Alan Watson, Feb 19th 2015, on the key inspiration for M.U.L.E.

[K] Also seems like just having the cards would make piracy difficult. The game is useless without them.

[A] Yes… Early on it was estimated that only one in 12 copies of M.U.L.E. were purchased. We really suffered in those days from piracy. It might’ve done my solo a lot better if it weren‘t for piracy. So probably only one in 12 were purchases. However well it did it was a fraction of what it could have been. But EA did all the piracy protection, the sector damage or whatever it was they did. The encryption on the disk. We would just use whatever they had. That was part of their tech support, copy protection. Back then it was like, if you figured out a [copy protection] scheme, it was six weeks to three months max before somebody figured out how to undo the scheme. Just a matter how good it was and didn’t matter for the [inaudible] or somebody else. It was going to get hacked.

“Early on it was estimated that only one in 12 copies of M.U.L.E. were purchased. We really suffered in those days from piracy.”

Alan Watson, Feb 19th 2015, on the commercial success of M.U.L.E. being hindered by piracy

[K] Can you tell me – you’re doing the interface and graphics on M.U.LE.. Can you give me a story or something with an interesting challenge or problem you had doing that?

[A] Well here’s an idea.

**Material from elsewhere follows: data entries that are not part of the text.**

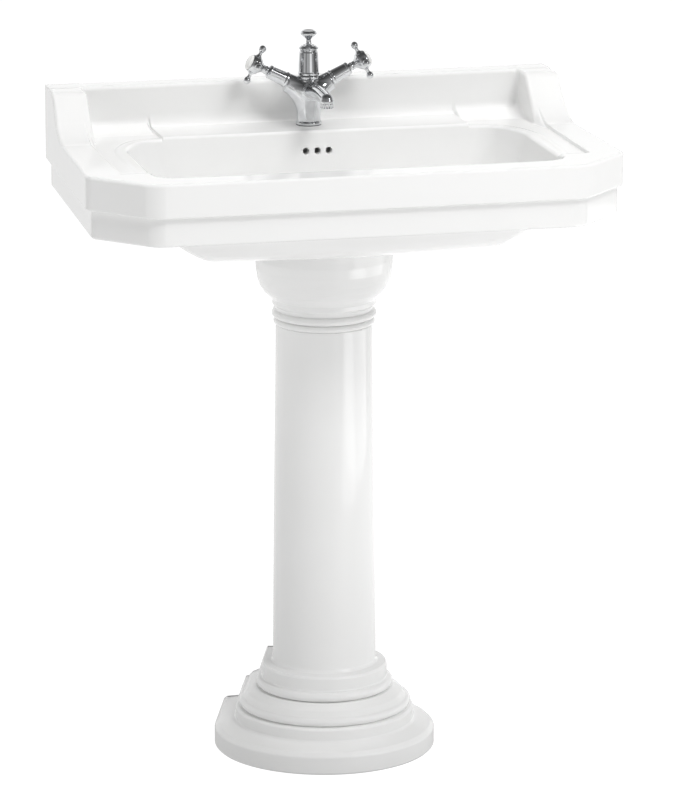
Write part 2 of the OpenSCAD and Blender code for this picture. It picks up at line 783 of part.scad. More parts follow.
basin();
pedestal();
pedestal_seal();
tap_gasket();
tap_body();
spout();
spout_nozzle();
aerator();
centre_bonnet();
bonnet_cap();
lift_rod();
lift_knob();
hot_valve();
cold_valve();
hot_bonnet();
cold_bonnet();
hot_spindle();
cold_spindle();
hot_handle();
cold_handle();
hot_index();
cold_index();
tap_stud();
rubber_washer();
clamp_plate();
clamp_nut();
hot_tail();
cold_tail();
hot_union();
cold_union();
waste_flange();
flange_seal();
lower_seal();
backnut();
waste_body();
plug();
plug_seal();
ball_rod();
pivot_nut();
strap();
strap_screw();
rod_clip();
trap_inlet_nut();
trap_inlet_seal();
trap_body();
trap_cup();
trap_cup_seal();
outlet_nut();
outlet_seal();
outlet_pipe();
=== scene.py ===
import json
import math

import bpy
import numpy as np
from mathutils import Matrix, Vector


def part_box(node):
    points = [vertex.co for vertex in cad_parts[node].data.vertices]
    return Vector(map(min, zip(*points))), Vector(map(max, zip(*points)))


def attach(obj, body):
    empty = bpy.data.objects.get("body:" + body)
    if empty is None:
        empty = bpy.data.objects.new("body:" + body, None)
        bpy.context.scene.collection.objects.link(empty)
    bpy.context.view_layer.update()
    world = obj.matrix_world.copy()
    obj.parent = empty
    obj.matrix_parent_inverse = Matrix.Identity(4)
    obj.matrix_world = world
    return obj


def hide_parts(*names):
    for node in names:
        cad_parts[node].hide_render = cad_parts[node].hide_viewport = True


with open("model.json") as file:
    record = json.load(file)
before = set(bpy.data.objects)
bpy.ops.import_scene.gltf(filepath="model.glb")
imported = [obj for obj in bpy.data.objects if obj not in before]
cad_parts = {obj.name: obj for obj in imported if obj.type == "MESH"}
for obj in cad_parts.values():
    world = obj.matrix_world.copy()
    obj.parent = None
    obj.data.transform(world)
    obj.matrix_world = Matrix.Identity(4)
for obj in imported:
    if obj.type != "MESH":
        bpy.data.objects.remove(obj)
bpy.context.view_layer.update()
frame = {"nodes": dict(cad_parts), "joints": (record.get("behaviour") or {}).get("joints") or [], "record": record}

MM = 0.001

# ---------------------------------------------------------------- places, in millimetres, from the CAD frame

def box_mm(node):
    lo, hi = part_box(node)
    return np.array(lo) * 1000, np.array(hi) * 1000

basin_lo, basin_hi = box_mm("basin")
ped_lo, ped_hi = box_mm("pedestal")
body_lo, body_hi = box_mm("tap_body")
rod_lo, rod_hi = box_mm("lift_rod")
knob_lo, knob_hi = box_mm("lift_knob")
nozzle_lo, nozzle_hi = box_mm("spout_nozzle")
gasket_hi = box_mm("tap_gasket")[1]
flange_lo, flange_hi = box_mm("waste_flange")
hole_mount = {m["name"]: m for m in frame["record"]["mounts"]}
joints = {j["name"]: j for j in frame["joints"]}

FRONT, WALL = basin_lo[1], basin_hi[1]
HALF_W = round(basin_hi[0])
TOP = basin_hi[2]
SPLASH_H = 62.5
RIM = TOP - SPLASH_H
TAP_Y = (rod_lo[1] + rod_hi[1]) / 2
TAP_Z = gasket_hi[2]
WASTE_Y = (flange_lo[1] + flange_hi[1]) / 2
ARM_Z = joints["hot_turn"]["pos_m"][2] * 1000
ARM = {-1: np.array(joints["hot_turn"]["axis"], float), 1: np.array(joints["cold_turn"]["axis"], float)}
FIX_X = hole_mount["wall_fixings"]["dims"]["spacing_x_mm"] / 2
FIX_Z = hole_mount["wall_fixings"]["pos_m"][2] * 1000
PED_TOP = ped_hi[2]
PED_Y = WALL - 180
FOOT_R = -ped_lo[0]


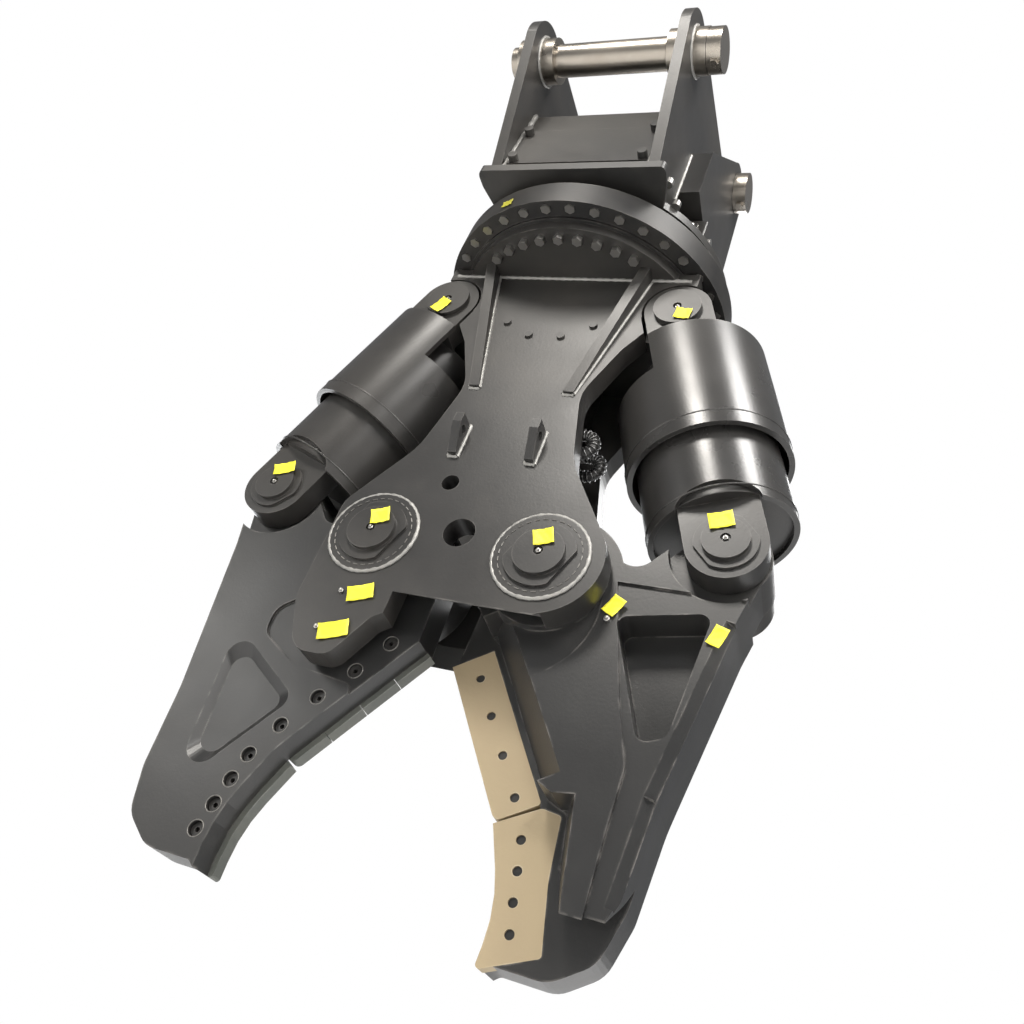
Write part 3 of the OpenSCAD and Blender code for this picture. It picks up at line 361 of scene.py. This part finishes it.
# The nodes of each finish; all others have the body paint
FINISHES = (
    (BRIGHT, ("stick_pin", "link_pin", "stick_bushes", "stick_pin_lock", "link_pin_lock", "main_pins",
              "gland_left", "gland_right", "jaw_bush_left", "jaw_bush_right")),
    (BOLT_STEEL, ("outer_ring_bolts", "inner_ring_bolts", "frame_nipples")),
    # The base plate takes the black paint as painted shade, for the shadow along its front edge and
    # underside
    (BLACK_PAINT_AND_SHADE, ("cover_bolts", "face_screws", "blade_bolts_left", "blade_bolts_right",
                   "base_plate", "slew_motor", "rotary_joint", "spine")),
    # The slewing ring's near-black colour is partly its phosphate finish and partly painted shade
    (RING_STEEL_AND_SHADE, ("slew_ring_outer", "slew_ring_inner")),
    (CHROME, ("piston_rod_left", "piston_rod_right")),
    # The right blades' primer is darkened partly as painted shade
    (BLADE_PRIMER_AND_SHADE, ("upper_blade_right", "lower_blade_right")),
    (BLADE_DARK, ("upper_blade_left", "lower_blade_left")),
    (HOSE, ("hoses",)),
    (BRONZE, ("guide_pads",)),
    (JAW_PAINT, ("jaw_left", "jaw_right")),
    (GUARD_PAINT, ("barrel_guard_left", "barrel_guard_right", "rod_guard_left", "rod_guard_right")),
)
FINISH_OF = {node: material for material, nodes in FINISHES for node in nodes}
for name, node in NODES.items():
    node.data.materials.clear()
    node.data.materials.append(FINISH_OF.get(name, BODY_PAINT))

# Camera and light

YAW, PITCH, ROLL = 0.470, 0.551, -0.385
CAMERA_PLACE = (0.8369, -1.2246, -2.2709)
LENS_PX, PICTURE_PX = 963.7, 1024
SENSOR_MM = 36.0
VIEW_DEPTH = 60.0


def photo_camera():
    """The photograph's camera: it looks along +Y, is pitched up, turned and rolled."""
    cy, sy, cp, sp, cr, sr = cos(YAW), sin(YAW), cos(PITCH), sin(PITCH), cos(ROLL), sin(ROLL)
    rz = Matrix(((cy, -sy, 0), (sy, cy, 0), (0, 0, 1)))
    rx = Matrix(((1, 0, 0), (0, cp, -sp), (0, sp, cp)))
    base = Matrix(((1, 0, 0), (0, 0, 1), (0, -1, 0)))
    roll = Matrix(((cr, -sr, 0), (sr, cr, 0), (0, 0, 1)))
    rows = roll @ base @ rx.transposed() @ rz.transposed()
    data = bpy.data.cameras.new("photo_camera")
    data.sensor_width = SENSOR_MM
    data.lens = SENSOR_MM * LENS_PX / PICTURE_PX
    data.clip_end = VIEW_DEPTH
    camera = bpy.data.objects.new("photo_camera", data)
    place = rows.transposed().to_4x4()
    place.translation = Vector(CAMERA_PLACE)
    camera.matrix_world = place
    bpy.context.scene.collection.objects.link(camera)
    bpy.context.scene.camera = camera


AIM = from_frame(0.0, 0.0, 0.1)


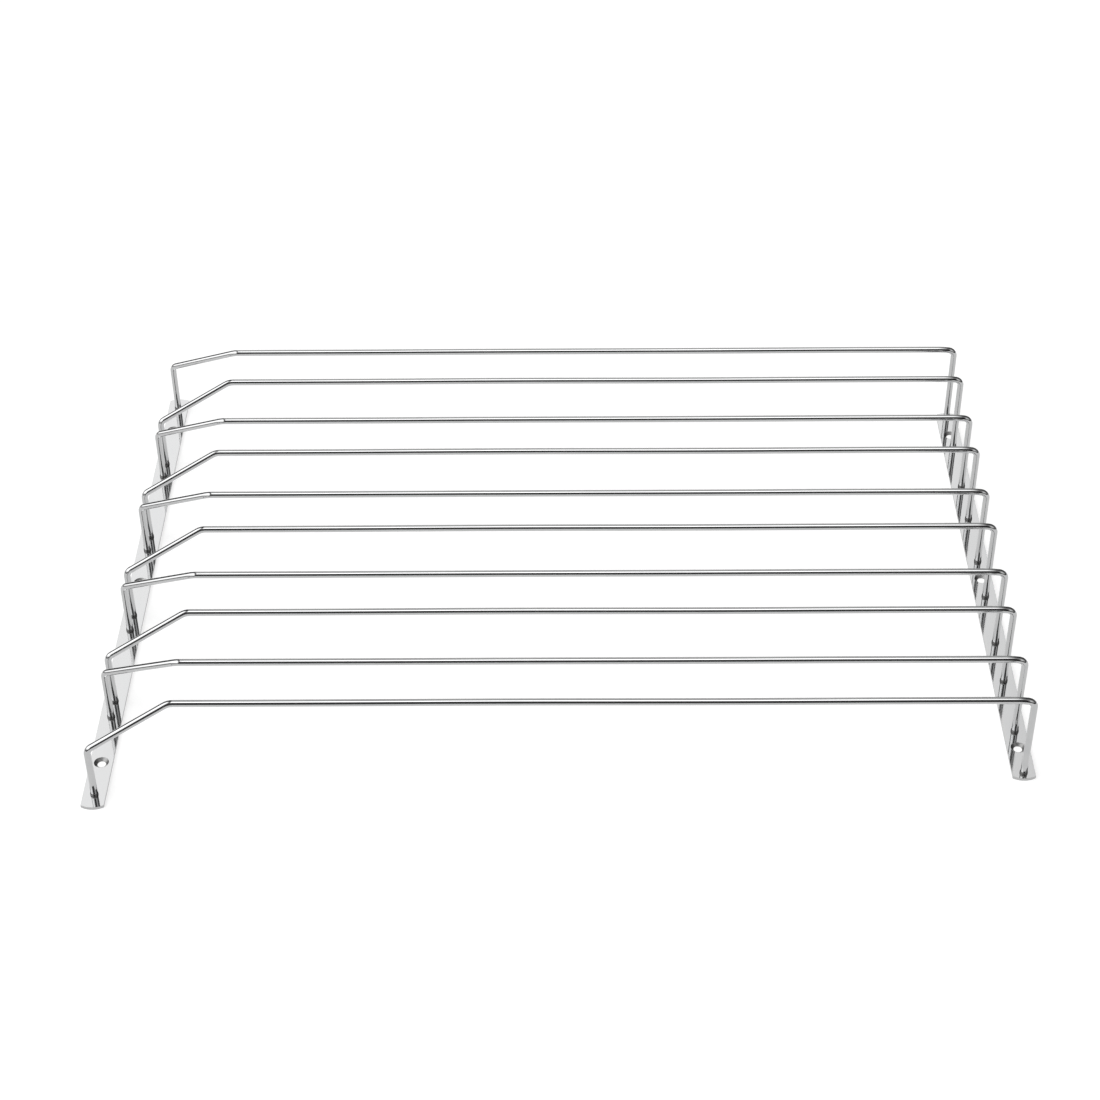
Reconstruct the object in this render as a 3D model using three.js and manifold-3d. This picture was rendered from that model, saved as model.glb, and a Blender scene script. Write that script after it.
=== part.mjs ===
// A hanging rack for stemmed glasses: pairs of bent steel wires on two flat mounting strips.
// It lies on the undersides of its strips, as it is stored and sold. In use it is turned over
// and screwed up under a shelf, and the glasses slide in from the flared entry end at -X.
// Millimetres. X runs along the wires from the entry end to the rear end, Y across the rows,
// Z up. The origin is in the plane of the strips' undersides, below the middle of the rack.
import * as THREE from 'three';
import { mergeVertices } from 'three/addons/utils/BufferGeometryUtils.js';
import Module from 'manifold-3d';

// The rows of the rack.
const ROW_COUNT = 5;
const ROW_PITCH = 88;
const WIRE_SPACING = 38.8; // between the axes of the two wires of a row
const RACK_LENGTH = 595; // between the legs at the entry end and at the rear end
const WIRE_HEIGHT = 64.75; // of a wire's straight run, from the undersides to its axis

// The bent wires. Each flares outwards and towards the strips at the entry end.
const WIRE_DIAMETER = 4.5;
const BEND_RADIUS = 5; // on the wire's axis, at the tops of the legs
const FLARE_BEND_RADIUS = 12; // where the straight run turns into the flare
const FLARE_LENGTH = 51.5;
const FLARE_SPREAD = 16.8;
const FLARE_DROP = 23.75;

// The flat mounting strips, with slightly bowed ends.
const STRIP_WIDTH = 15;
const STRIP_THICKNESS = 2;
const STRIP_END_BOW = 2.2;
const ENTRY_STRIP_OVERHANG = 12; // past the axis of the outermost leg
const REAR_STRIP_OVERHANG = 5.5;

// The countersunk screw holes: one in the middle of each strip, and one towards each end.
const SCREW_HOLE_DIAMETER = 5.5;
const COUNTERSINK_DIAMETER = 9.6;
const COUNTERSINK_DEPTH = 1.8;
const ENTRY_SCREW_SPACING = 183;
const REAR_SCREW_SPACING = 172;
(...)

When we were playtesting, we’re all trying to say „We’re gonna go get a M.U.L.E.“, „We’re going to take it out to our property“ and „We’re going to install it“. Bill was frustrated because he thought that the harder you push the faster you should go. But here’s what we did: The longer you held it the faster it went, and that satisfied him. Because when you pushed hard you actually ended up holding longer and so it made it so that you got some acceleration [inaudible] you know turbo boost or anything. But take a lot of M.U.L.E. is really subtle, it’s just too cool. Dan’s idea was: We want the player‘s color and it’s M.U.L.E. when they come out of the store when they go over his property lines we need to have him be visible on his let’s say his production or whatever. So we’d actually shift the brightness or the level of blue so that the player would stand out from the property. That was Dan‘s doing in my implementation. But isn’t it cool – Dan had a thing for nuance that was beyond what I’ve ever seen before. It’s the way he felt him sane in games. [Inaudible] I‘ve never known anybody to notice that player changes because the properties of the player are distinguishable. [Inaudible] Like the colors like red or green or whatever and then when you‘re going on your property you could still see your guys.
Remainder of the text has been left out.